Available records:
_ _ _ _ _

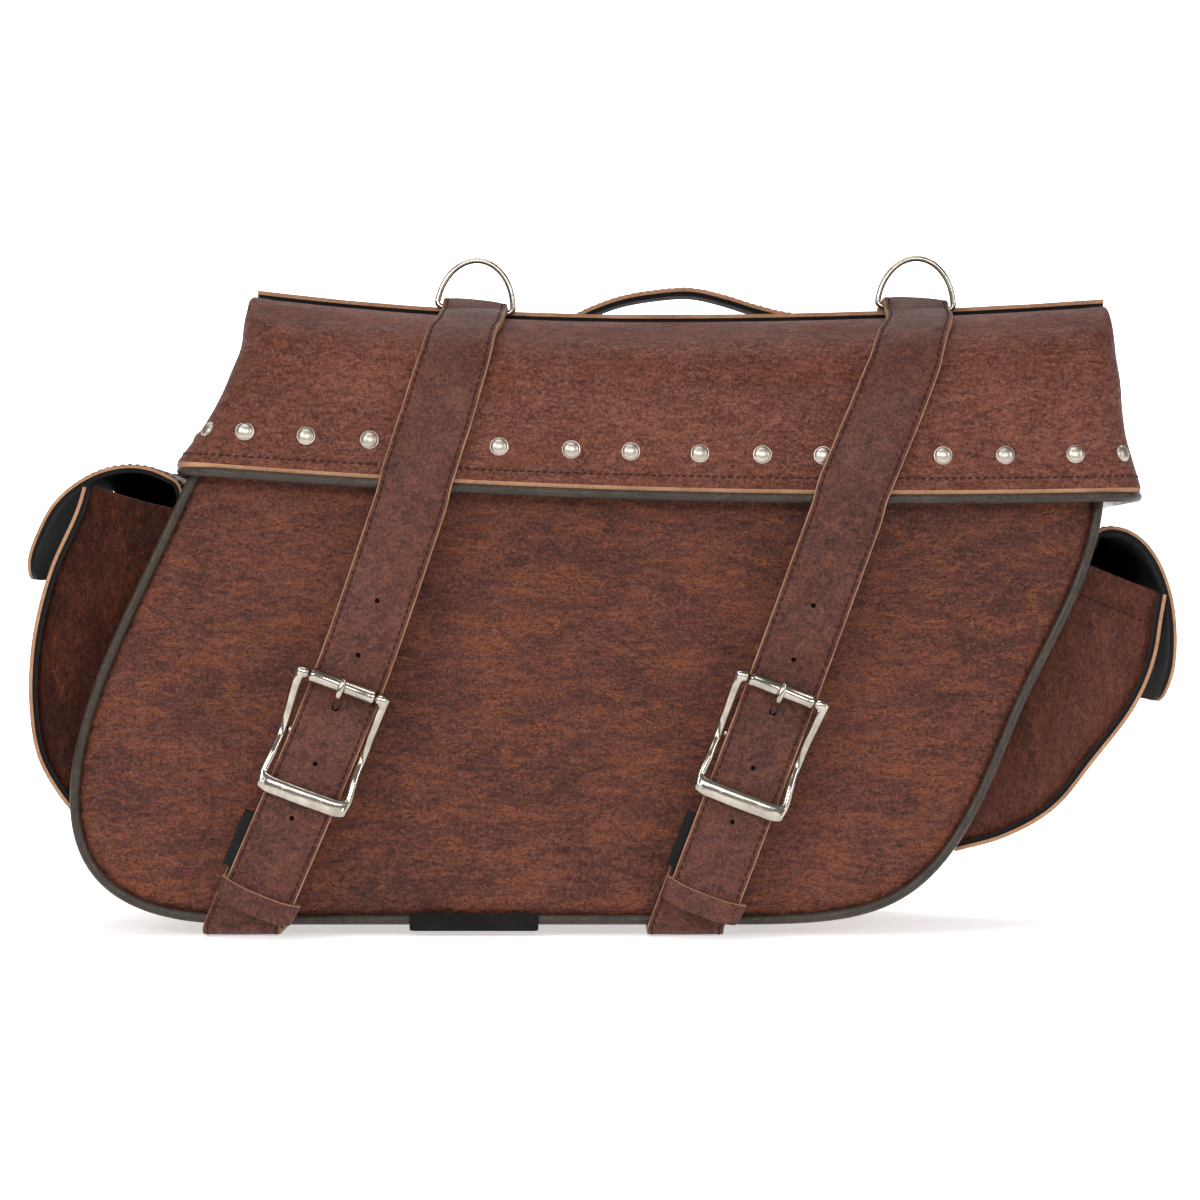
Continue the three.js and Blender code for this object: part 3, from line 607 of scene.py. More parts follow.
def make_gusset():
    """The long side and bottom strip between the two seams, bulging a little between them."""
    line = evenly(seam_edge(FRONT_TOP, SEAM_INSET - 0.5), 4.0)
    out = -left_of(line)
    along_y = np.linspace(-GUSSET_HALF, GUSSET_HALF, 41)
    arch = 1 - (np.abs(along_y) / GUSSET_HALF) ** 2.6
    right = smooth_step(line[:, 0], 195, 235) * smooth_step(line[:, 1], 60, 120)
    left = smooth_step(-line[:, 0], 205, 245) * smooth_step(line[:, 1], 60, 130)
    floor = 1 - smooth_step(line[:, 1], 12, 40)
    bulge = (2.2 + 4.6 * right + 0.8 * left) * (1 - 0.9 * floor)
    grid, inner = swept_across(line, along_y), swept_across(line, along_y)
    push_out(grid, out, bulge[:, None] * arch)
    push_out(grid, out, 0.5 * wavy(grid, 40, 7.0) * arch * (1 - floor[:, None]))
    push_out(inner, out, -LEATHER)
    placed(make_sheet("gusset_leather", BODY, grid, inner), "root", "body_leather", "gusset")


def make_piping(side, y):
    builder = Builder()
    add_tube(builder, in_xz(seam_line(FRONT_TOP), y), PIPING_RADIUS, 14)
    placed(builder.make(f"{side}_seam_piping", [PIPING]), "root", "piping", f"{side}_piping")


def make_body():
    make_panel("front", FRONT_TOP, FRONT_FACE, -1, 3.0)
    make_panel("back", BACK_TOP, BACK_FACE, 1, 11.0)
    make_gusset()
    make_piping("front", FRONT_FACE + 2)
    make_piping("rear", BACK_FACE - 2)


# ---- lid ----------------------------------------------------------------------------------
def crown_z(x):
    x = np.asarray(x, float)
    return 328 + np.where(x < 30, 2.8e-4, 1.4e-4) * (x - 30) ** 2


def hem_z(x):
    return 233.5 + 1.09e-4 * (157 - np.asarray(x, float)) ** 2


def lid_top_z(x, y):
    y = np.asarray(y, float)
    return crown_z(x) - np.where(y < 0, 0.0033, 0.0022) * y * y


def dropped(x, y, drop):
    """The crowned top, or drop below its crown where that is lower, blended."""
    fall = crown_z(x) - lid_top_z(x, y)
    return crown_z(x) - 0.5 * (fall + drop + np.sqrt((fall - drop) ** 2 + 0.8))


# Front edge, left and right edges, corner radius and height of the lid's levels, from the top.
LID_LEVELS = [
    (-36, -183, 269, 8, lambda x, y: dropped(x, y, 0.0)),
    (-60, -187.5, 272, 17, lambda x, y: dropped(x, y, 5.0)),
    (-74, -189, 273, 21, lambda x, y: crown_z(x) - 17.5),
    (-83, -190, 273, 23, lambda x, y: 0.6 * crown_z(x) + 104),
    (-87, -195, 274, 22, lambda x, y: 0.4 * crown_z(x) + 158),
    (-90, -209, 277.5, 22, lambda x, y: 0.5 * hem_z(x) + 143),
    (-93, -222, 284.5, 23, lambda x, y: hem_z(x)),
]
SIDE_STEPS, CORNER_STEPS, FRONT_STEPS = 30, 14, 130
TOP_ROWS, SKIRT_ROWS = 34, 56
TOP_SHARES = (0.72, 0.4, 0.0)  # of the way from the rear edge to the first level


def lid_plan(front, left, right, corner, rear=LID_REAR):
    """One level's outline in XY, from the rear left round the front to the rear right."""
    turn = np.linspace(0, math.pi / 2, CORNER_STEPS + 1)
    late, early = corner * (1 - np.cos(turn)), corner * (1 - np.sin(turn))
    left_side = np.linspace((left, rear), (left, front + corner), SIDE_STEPS + 1)[:-1]
    left_turn = np.stack([left + late, front + early], 1)
    front_side = np.linspace((left + corner, front), (right - corner, front), FRONT_STEPS + 1)
    right_turn = np.stack([right - early, front + late], 1)
    right_side = np.linspace((right, front + corner), (right, rear), SIDE_STEPS + 1)[1:]
    return np.concatenate([left_side, left_turn, front_side[1:-1], right_turn, right_side])


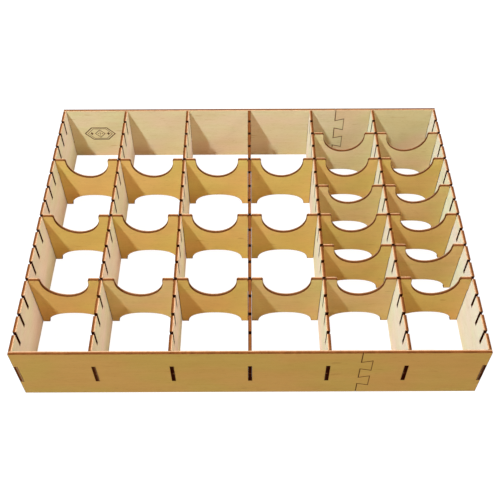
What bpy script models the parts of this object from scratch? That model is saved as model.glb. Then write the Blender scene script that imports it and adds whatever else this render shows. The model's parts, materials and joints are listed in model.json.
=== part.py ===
"""Box insert organizer: a laser-cut plywood tray of card columns with lift-out dividers.

The tray stands on its lower edges, origin at the middle of its footprint, +Z up. X runs
along the six columns and +Y is the back. Every piece is a flat sheet: its outline is drawn
in its own X-Z plane and thickened by the sheet, half to each side.
"""

import bpy
from math import cos, hypot, pi, radians, sin
from mathutils import Vector
from mathutils.geometry import delaunay_2d_cdt

# Driving dimensions, metres.
SHEET = 0.0032            # thickness of the plywood
FIT = 0.0003              # clearance on each side of every joint
HEIGHT = 0.070            # upper edge of the walls

COLUMNS = 6
COLUMN_PITCH = 0.071      # wall centre to wall centre across the columns
SLOT_PITCH = 0.0203       # divider slot to divider slot
SLOTS = 15                # slots in each wall, slot 1 nearest the back
SLOT_DEPTH = 0.0185       # from the upper edge down

TAB_BOTTOM = 0.022        # end tabs of the side walls and partitions
TAB_TOP = 0.048

SPLICE_X = 0.1001         # shoulder line of the dovetail splice in the long walls
SPLICE_REACH = 0.0104     # how far the dovetails pass the shoulder line
DOVETAIL_OFFSET = 0.0135  # dovetail centres above and below mid height
DOVETAIL_NECK = 0.0055    # half height at the shoulder
DOVETAIL_END = 0.0082     # half height at the far end

DIVIDER_BOTTOM = 0.0003   # the feet hang just clear of the ground
EAR_DROP = 0.0018         # ears stop this far below the upper edge
SCOOP_RADIUS = 0.0229     # finger scoop in the divider's upper edge
SCOOP_CENTRE = 0.0665
SCOOP_CORNER = 0.0020     # rounding where the scoop meets the upper edge
ARCH_HALF_WIDTH = 0.0268  # arch in the divider's lower edge
ARCH_RISE = 0.0150
ARCH_SQUARENESS = 2.3     # 2 is an ellipse, more is squarer

# Slots that hold a divider, column by column from the left.
WIDE_CELLS = (4, 8, 12)
NARROW_CELLS = (2, 4, 6, 8, 10, 12)
DIVIDER_SLOTS = (WIDE_CELLS, WIDE_CELLS, WIDE_CELLS, WIDE_CELLS, NARROW_CELLS, NARROW_CELLS)

# Sizes that follow from them.
WIDTH = COLUMNS * COLUMN_PITCH + SHEET
DEPTH = (SLOTS + 1) * SLOT_PITCH + SHEET
WALL_Y = (DEPTH - SHEET) / 2                  # centre of the front and back walls
CROSS_END = DEPTH / 2 - SHEET - FIT           # shoulders of the walls that run front to back
SLOT_HALF_WIDTH = SHEET / 2 + FIT
DIVIDER_HALF_WIDTH = (COLUMN_PITCH - SHEET) / 2 - FIT
EAR_END = (COLUMN_PITCH - FIT) / 2            # two ears share one slot, back to back

# Plywood tones: base colours, linear.
LONG_WALL_COLOUR = (0.50, 0.31, 0.13, 1.0)
CROSS_WALL_COLOUR = (0.66, 0.47, 0.26, 1.0)
DIVIDER_COLOUR = (0.56, 0.35, 0.15, 1.0)
PLY_ROUGHNESS = 0.62

ARC_STEPS = 16
CORNER_STEPS = 3
FILL_LESS_HOLES = 2       # delaunay_2d_cdt: triangles inside the loops, holes left open
SAME_POINT = 1e-7


def clear_scene():
    for item in list(bpy.data.objects):
        bpy.data.objects.remove(item)


def plywood(name, colour):
    material = bpy.data.materials.new(name)
    material.use_nodes = True
    material.diffuse_color = colour
    shader = material.node_tree.nodes["Principled BSDF"]
    shader.inputs["Base Color"].default_value = colour
    shader.inputs["Roughness"].default_value = PLY_ROUGHNESS
    shader.inputs["Metallic"].default_value = 0.0
    return material


def column_wall_x(index):
    """Centre of wall 0 (left side) to wall 6 (right side)."""
    return (index - COLUMNS / 2) * COLUMN_PITCH


def column_x(column):
    """Centre of column 1 (left) to 6 (right)."""
    return (column - (COLUMNS + 1) / 2) * COLUMN_PITCH


def slot_y(slot):
    """Centre of slot 1 (back) to 15 (front)."""
    return ((SLOTS + 1) / 2 - slot) * SLOT_PITCH


def arc(centre_x, centre_z, radius, start, end, steps):
    """Points on a circle from one angle to another, both ends included."""
    points = []
    for step in range(steps + 1):
        angle = start + (end - start) * step / steps
        points.append((centre_x + radius * cos(angle), centre_z + radius * sin(angle)))
    return points


def arch(half_width, rise, base_z):
    """Squared-off arch over a base line, from left foot to right foot."""
    power = 2 / ARCH_SQUARENESS
    points = []
    for step in range(ARC_STEPS + 1):
        angle = pi - pi * step / ARC_STEPS
        reach = half_width * abs(cos(angle)) ** power
        side = 1 if cos(angle) > 0 else -1
        points.append((side * reach, base_z + rise * abs(sin(angle)) ** power))
    return points


def mirrored(points):
    """The same points on the other side of X = 0, in running order."""
    return [(-x, z) for x, z in reversed(points)]


def rectangle(half_width, bottom, top, centre_x=0.0):
    left = centre_x - half_width
    right = centre_x + half_width
    return [(left, bottom), (right, bottom), (right, top), (left, top)]


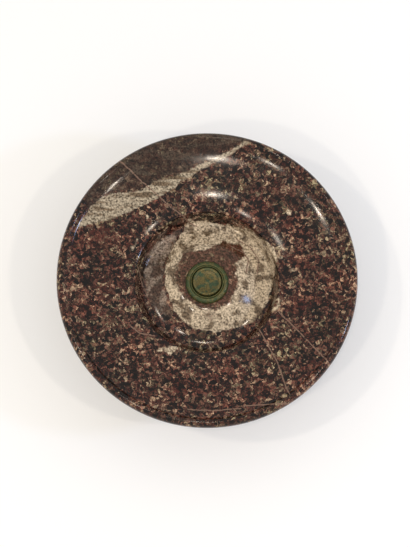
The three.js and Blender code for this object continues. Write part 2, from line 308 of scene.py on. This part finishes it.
# Stone markings and painted light, as outlines of places read in the photo
@dataclass(frozen=True)
class Markings:
    """Outlines and lines of the stone's larger markings, of a painted sheen and of painted
    highlight lines, in photo pixels.
    """

    pale_band: Points = field(default_factory=lambda: [
        (76, 227), (100, 221), (116, 216), (138, 207), (156.5, 198), (170.5, 190), (181, 181),
        (199, 170), (223, 158), (249, 141), (243, 141), (229, 150), (210, 159), (186, 171),
        (170, 176), (154, 181), (138, 191), (108, 193), (92, 204)])
    smooth_zone: Points = field(default_factory=lambda: [
        (84, 212), (108, 193), (138, 191), (154, 181), (186, 171), (229, 150), (249, 138),
        (225, 124), (180, 126), (140, 140), (110, 160), (86, 190)])
    pale_heart: Points = field(default_factory=lambda: [
        (188, 219), (206, 220.6), (221, 224), (238, 226), (252, 230), (258, 238), (270, 242),
        (277, 254), (273, 278), (267, 302), (253, 322), (231, 328), (215, 332), (191, 328),
        (175, 312), (164.5, 286), (164.5, 266), (172.5, 247.5)])
    red_core: Points = field(default_factory=lambda: [
        (175, 275), (182, 253), (200, 250), (212, 247), (223, 241), (240, 244), (245, 255),
        (235, 264), (237, 287), (230, 302), (216, 309), (200, 309), (186, 298), (177, 287)])
    # Painted sheen: the pale grey patch on the left flank of the well stands in for reflected
    # window light.
    painted_sheen_zone: Points = field(default_factory=lambda: [
        (180, 229), (158, 238), (147, 256), (144, 275), (147, 296), (155, 310), (172, 318),
        (166, 300), (163, 286), (163, 266), (171, 248)])
    veins_and_glints: list[Points] = field(default_factory=lambda: [
        [(120, 161), (130, 170), (146, 185), (158.5, 196), (170.5, 207), (183, 216), (194, 225)],
        [(279, 312), (300, 333), (321, 354), (329, 364)],
        [(257, 328), (267, 344), (277, 362), (288, 392)],
        # Painted highlights: these two pale lines along the rim's near side stand in for glints of
        # light, not veining.
        [(190, 409), (214, 410), (238, 408)],
        [(247, 405), (266, 404), (285, 403)],
        [(137.8, 268.7), (140, 276), (141.8, 284)],
        [(238, 240), (250, 247), (258, 259), (257, 271)],
        [(233, 247), (243, 252), (248, 260), (246, 270)],
        [(131, 326), (140, 333), (152, 335)]])
    white_spots: list[tuple[float, float, float, float]] = field(default_factory=lambda: [
        (146, 227, 2.5, 10), (135, 250, 4.5, 11), (167, 349.5, 9, 4), (190.5, 354, 4.5, 4),
        (297, 274, 9, 7), (280, 256, 4, 9), (280, 299, 4, 8), (274, 308, 6, 2.5),
        (288, 212, 2, 2)])
    red_spots: list[tuple[float, float, float, float]] = field(default_factory=lambda: [
        (103, 236, 14, 13), (103, 286, 8, 10), (286, 225, 5, 4), (276, 189, 4, 3),
        (269, 205, 3, 3), (211, 314.5, 3.5, 4), (236, 249, 7, 6)])


def outline_distance(places: np.ndarray, corners: np.ndarray) -> np.ndarray:
    """Signed distance to a closed outline: the nearest edge's, negative inside it.

    Args:
        places: (n, 2) places.
        corners: (m, 2) corners in order.

    Returns:
        (n,) distances.
    """
    start, end = corners, np.roll(corners, -1, axis=0)
    edge = end - start
    gap = places[:, None] - start
    share = np.clip((gap * edge).sum(2) / (edge**2).sum(1), 0, 1)
    nearest = np.linalg.norm(gap - share[..., None] * edge, axis=2).min(1)
    above = (start[:, 1] > places[:, 1:]) != (end[:, 1] > places[:, 1:])
    rise = np.where(np.abs(edge[:, 1]) < 1e-9, 1e-9, edge[:, 1])
    crossing = start[:, 0] + (places[:, 1:] - start[:, 1]) * edge[:, 0] / rise
    within = (above & (places[:, :1] < crossing)).sum(1) % 2 == 1
    return np.where(within, -nearest, nearest)


def vein_and_glint_distance(places: np.ndarray, veins_and_glints: list[np.ndarray]) -> tuple[np.ndarray, np.ndarray]:
    """Distance across the nearest line of the veining and of the painted highlights, signed by
    side, and the plain distance to it.

    Args:
        places: (n, 2) places.
        veins_and_glints: each line's (m, 2) points, the veining's and the painted highlights'
            alike.

    Returns:
        Signed distance across, and distance to the nearest point.
    """
    start = np.vstack([v[:-1] for v in veins_and_glints])
    edge = np.vstack([np.diff(v, axis=0) for v in veins_and_glints])
    gap = places[:, None] - start
    share = np.clip((gap * edge).sum(2) / (edge**2).sum(1), 0, 1)
    apart = np.linalg.norm(gap - share[..., None] * edge, axis=2)
    nearest = apart.argmin(1)
    pick = np.arange(len(places))
    side = gap[pick, nearest, 0] * edge[nearest, 1] - gap[pick, nearest, 1] * edge[nearest, 0]
    return side / np.linalg.norm(edge[nearest], axis=1), apart[pick, nearest]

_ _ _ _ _

Your instructions: Of the entries above, repeat exactly the lines from the line with "What bpy script" through the line with "HEIGHT = 0.070", both of them included.

Solution for this problem:
What bpy script models the parts of this object from scratch? That model is saved as model.glb. Then write the Blender scene script that imports it and adds whatever else this render shows. The model's parts, materials and joints are listed in model.json.
=== part.py ===
"""Box insert organizer: a laser-cut plywood tray of card columns with lift-out dividers.

The tray stands on its lower edges, origin at the middle of its footprint, +Z up. X runs
along the six columns and +Y is the back. Every piece is a flat sheet: its outline is drawn
in its own X-Z plane and thickened by the sheet, half to each side.
"""

import bpy
from math import cos, hypot, pi, radians, sin
from mathutils import Vector
from mathutils.geometry import delaunay_2d_cdt

# Driving dimensions, metres.
SHEET = 0.0032            # thickness of the plywood
FIT = 0.0003              # clearance on each side of every joint
HEIGHT = 0.070            # upper edge of the walls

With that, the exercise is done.